One day, a girl we knew happily took charge of us once she recognized us, even though it was not her shift.
"Why are you back so early?" I asked in amazement.
"I love working here and hanging out with my colleagues," she replied.
"I've had enough rest and don't have other stuff to do, so I came back to see if there's anything I can help out with."
The girl earnestly told me the boss treated them very well, arranging various activities to diversify the routine and all her colleagues were like a family.
Now looking back, as I marvel at the wonderful job the boss did of managing the employees, it is apparent that the drilling, as part of the life-spicing package, has been carried out not just for commercial purpose but for the staff's benefit as well.
Actually, the two are inextricably dependent on each other. The waiters and waitress can't possibly go through what my friend felt in his head, because it could trigger depression and grievance, which could easily be transmitted to us, the clients.
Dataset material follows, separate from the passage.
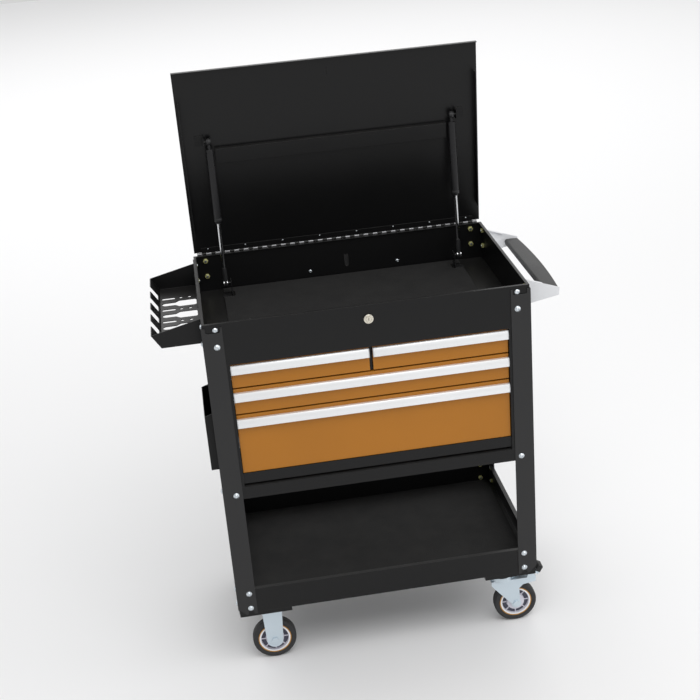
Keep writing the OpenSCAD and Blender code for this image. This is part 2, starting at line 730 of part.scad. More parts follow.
// Fixed channel on the wall at x, open towards the drawer
module fixed_runner(x, inward, z) {
    lo = inward > 0 ? x : x - runner_lip;
    difference() {
        block([lo, box_y + 3, z - runner_h / 2], [lo + runner_lip, box_y + box_l, z + runner_h / 2]);
        block([inward > 0 ? lo + runner_back : lo - 1, box_y, z - runner_h / 2 + runner_t],
            [inward > 0 ? lo + runner_lip + 1 : lo + runner_lip - runner_back, box_y + box_l + 1,
                z + runner_h / 2 - runner_t]);
    }
}

module cabinet_runners() color([0.7, 0.72, 0.74]) on_cart() for (d = [top_left, top_right, middle, bottom]) {
    fixed_runner(wall_of(d[0]), 1, runner_z(d));
    fixed_runner(wall_of(d[1]), -1, runner_z(d));
}

// ---- Casters ----

plate_l = 100;
plate_w = 85;
plate_t = 5;

// Caster legs either side of the wheel; the outline is in XZ from the mounting axis
module legs(outline, axle_x, end_r) for (s = [-1, 1]) translate([0, s * (leg_y + leg_t / 2) + leg_t / 2, 0])
    rotate([90, 0, 0]) linear_extrude(leg_t) difference() {
        union() {
            polygon(outline);
            translate([axle_x, wheel_r]) circle(end_r);
        }
        translate([axle_x, wheel_r]) circle(axle_r);
    }

module axle_bolt(x) translate([x, 0, wheel_r]) rotate([90, 0, 0]) {
    cylinder(r = axle_r, h = (leg_y + leg_t) * 2, center = true);
    for (s = [0, 1]) mirror([0, 0, s]) translate([0, 0, leg_y + leg_t])
        cylinder(r = 10, h = 5, $fn = s == 0 ? 48 : 6);
}

module mounting_plate() difference() {
    block([-plate_l / 2, -plate_w / 2, caster_top - plate_t], [plate_l / 2, plate_w / 2, caster_top]);
    for (sx = [-1, 1], sy = [-1, 1]) translate([sx * 38, sy * 31, caster_top - plate_t - 1])
        cylinder(r = 4.5, h = plate_t + 2);
}

module at_casters(sx) for (sy = [-1, 1]) translate([sx * caster_x, sy * caster_y, 0]) children();

module rigid_forks() color([0.68, 0.72, 0.78]) on_cart() at_casters(-1) {
    mounting_plate();
    block([-36, -(leg_y + leg_t), caster_top - plate_t - 4], [36, leg_y + leg_t, caster_top - plate_t]);
    legs([[-36, caster_top - plate_t - 2], [36, caster_top - plate_t - 2], [36, 172], [29, 160],
        [26, 100], [24, wheel_r], [-24, wheel_r], [-26, 100], [-29, 160], [-36, 172]], 0, 24);
    axle_bolt(0);
}

// Top plates with the upper race and the kingpin
module swivel_plates() color([0.68, 0.72, 0.78]) on_cart() at_casters(1) {
    mounting_plate();
    translate([0, 0, crown_z + 19]) cylinder(r = race_r, h = caster_top - plate_t - crown_z - 19);
    translate([0, 0, crown_z - 1]) cylinder(r = kingpin_r, h = caster_top - plate_t - crown_z + 1);
    translate([0, 0, crown_z - 8]) cylinder(r = kingpin_r + 5, h = 7.6);
}

pedal_at = [trail + 46, 156];
crown_end = trail + 62;

module swivel_fork(sy) color([0.68, 0.72, 0.78]) on_cart() translate([caster_x, sy * caster_y, 0]) {
    difference() {
        union() {
            block([-34, -(leg_y + leg_t), crown_z], [crown_end, leg_y + leg_t, crown_z + 4]);
            translate([0, 0, crown_z + 3]) cylinder(r = race_r + 3, h = 15.6);
        }
        translate([0, 0, crown_z - 1]) cylinder(r = kingpin_r + 0.06, h = 24);
    }
    difference() {
        legs([[-34, crown_z + 1], [pedal_at[0] - 12, crown_z + 1], [pedal_at[0] - 8, pedal_at[1] + 9],
            [pedal_at[0] + 10, pedal_at[1] + 9], [crown_end, crown_z + 1], [crown_end, crown_z - 12],
            [trail + 22, 130], [trail + 10, 118], [trail + 12, wheel_r], [trail - 14, wheel_r],
            [-34, 138]], trail, 15);
        translate([pedal_at[0], 0, pedal_at[1]]) rotate([90, 0, 0]) cylinder(r = 3.06, h = 80, center = true);
    }
    axle_bolt(trail);
}

module swivel_fork_front() swivel_fork(-1);
module swivel_fork_rear() swivel_fork(1);

// Brake lever on its own pin, with a block for the foot at its end; outlines are in XZ from the pin
lever_outline = [[-4, 4], [4, 6], [20, 14], [28, 8], [22, 2], [4, -3], [-4, -3]];
foot_outline = [[39, 20], [29, 26], [15, 2], [25, -4]];

module brake_pedal(sy) color([0.68, 0.72, 0.78]) on_cart()
    translate([caster_x + pedal_at[0], sy * caster_y, pedal_at[1]]) rotate([90, 0, 0]) {
        cylinder(r = 3, h = (leg_y + leg_t) * 2, center = true);
        linear_extrude(24, center = true) polygon(lever_outline);
        linear_extrude(30, center = true) polygon(foot_outline);
    }

module brake_pedal_front() brake_pedal(-1);
module brake_pedal_rear() brake_pedal(1);

// Wheel places: [x of the axle, side of the cart along Y]
rigid_x = -caster_x;
swivel_x = caster_x + trail;

module at_wheel(x, sy) translate([x, sy * caster_y, wheel_r]) rotate([90, 0, 0]) children();

module wheel_tyre(x, sy) color([0.22, 0.22, 0.23]) on_cart() at_wheel(x, sy) rotate_extrude($fn = 96)
    polygon([[tyre_bore_r, -half_tyre + 3], [wheel_r - 5, -half_tyre], [wheel_r - 1.5, -half_tyre + 2.5],
        [wheel_r, -half_tyre + 7], [wheel_r, half_tyre - 7], [wheel_r - 1.5, half_tyre - 2.5],
        [wheel_r - 5, half_tyre], [tyre_bore_r, half_tyre - 3]]);

module wheel_hub(x, sy) color([0.8, 0.8, 0.84]) on_cart() at_wheel(x, sy) difference() {
    union() {
        rotate_extrude($fn = 96) polygon([[hub_bore_r, -half_tyre - 3], [14, -half_tyre - 3],
            [15, -half_tyre + 1], [26, -half_tyre + 2], [28, -4], [40, -4], [41.5, -half_tyre + 3],
            [tyre_bore_r, -half_tyre + 3], [tyre_bore_r, half_tyre - 3], [41.5, half_tyre - 3], [40, 4],
            [28, 4], [26, half_tyre - 2], [15, half_tyre - 1], [14, half_tyre + 3],
            [hub_bore_r, half_tyre + 3]]);
        for (a = [0 : 45 : 315]) rotate(a) translate([27, -1.5, -half_tyre + 8])
            cube([14, 3, wheel_w - 16]);
    }
    cylinder(r = hub_bore_r, h = wheel_w + 10, center = true);
}

module wheel_hub_front_left() wheel_hub(rigid_x, -1);
module wheel_hub_rear_left() wheel_hub(rigid_x, 1);
module wheel_hub_front_right() wheel_hub(swivel_x, -1);
module wheel_hub_rear_right() wheel_hub(swivel_x, 1);
module wheel_tyre_front_left() wheel_tyre(rigid_x, -1);
module wheel_tyre_rear_left() wheel_tyre(rigid_x, 1);
module wheel_tyre_front_right() wheel_tyre(swivel_x, -1);
module wheel_tyre_rear_right() wheel_tyre(swivel_x, 1);

post_front_left();
post_front_right();
post_rear_left();
post_rear_right();
compartment_shell();
compartment_floor();
floor_liner();
drawer_housing();
drawer_divider();
cabinet_rails();
pliers_rack();
side_bin();
bottom_tray();
tray_liner();
caster_channels();
frame_bolts();
frame_nuts();
tool_rack();
handle_bracket();
handle_grip();
lock_housing();
lock_plug();
hinge_leaf_lower();
hinge_pin();
hinge_leaf_upper();
lid_pan();
lid_reinforcement();
strut_mounts_lower();
strut_rod_left();
strut_rod_right();
strut_barrel_left();
strut_barrel_right();
cabinet_runners();
drawer_top_left_box();
drawer_top_left_front();
drawer_top_left_pull();
drawer_top_right_box();
drawer_top_right_front();
drawer_top_right_pull();
drawer_middle_box();
drawer_middle_front();
drawer_middle_pull();
drawer_bottom_box();
drawer_bottom_front();
drawer_bottom_pull();
rigid_forks();
swivel_plates();
swivel_fork_front();
swivel_fork_rear();
brake_pedal_front();
brake_pedal_rear();
wheel_hub_front_left();
wheel_hub_rear_left();
wheel_hub_front_right();
wheel_hub_rear_right();
wheel_tyre_front_left();
wheel_tyre_rear_left();
wheel_tyre_front_right();
wheel_tyre_rear_right();
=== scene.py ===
import json
import math
import bmesh
import bpy
from mathutils import Euler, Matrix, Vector


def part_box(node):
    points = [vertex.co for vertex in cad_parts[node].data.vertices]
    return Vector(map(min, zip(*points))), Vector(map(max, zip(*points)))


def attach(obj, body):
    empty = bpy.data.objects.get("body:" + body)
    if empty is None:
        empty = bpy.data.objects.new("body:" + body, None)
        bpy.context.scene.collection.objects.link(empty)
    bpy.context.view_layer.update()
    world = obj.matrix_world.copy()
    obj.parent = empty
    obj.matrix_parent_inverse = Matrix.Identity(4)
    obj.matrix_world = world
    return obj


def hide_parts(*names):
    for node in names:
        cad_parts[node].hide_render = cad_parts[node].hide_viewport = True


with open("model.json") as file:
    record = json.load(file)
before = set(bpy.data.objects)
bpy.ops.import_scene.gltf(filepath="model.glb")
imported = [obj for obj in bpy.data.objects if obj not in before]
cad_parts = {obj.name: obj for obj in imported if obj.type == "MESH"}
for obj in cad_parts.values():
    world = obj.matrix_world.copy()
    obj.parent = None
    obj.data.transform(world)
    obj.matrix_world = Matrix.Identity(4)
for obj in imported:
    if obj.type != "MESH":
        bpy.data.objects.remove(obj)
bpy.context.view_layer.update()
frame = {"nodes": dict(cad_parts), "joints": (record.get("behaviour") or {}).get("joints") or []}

# ---------------------------------------------------------------- Corner posts
# Four rolled angle posts in dark grey powder coat. The coat has a fine orange-peel skin, a little dust on
# faces that look up, and a paler line along the edges, partly thinned coat and partly a painted edge
# highlight.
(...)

In China, the no-tip-for-service system fails to provide an effective incentive in motivating waiters to do their best and therefore the drilling comes up as a distinctly Chinese-flavored alternative.
It endears the boss to the employees because it is a nice gesture that can be readily construed by the employees as care.
Also, it offers a space for those people to bond, forget for a while the hard work they've been through, and recharge, all of which are conducive to a successful business mode.
True, we cannot rule out this arrangement might be done out that of the owners' desire to put up an effortless live advertising show, but it does encourage and press positive working attitudes into the waiters and waitresses.
So, why not drop all the cynical and sympathetic feelings. Who said profit-driven cannot be compatible with "philanthropic" deeds. After all, it is a good stratagem and both sides win.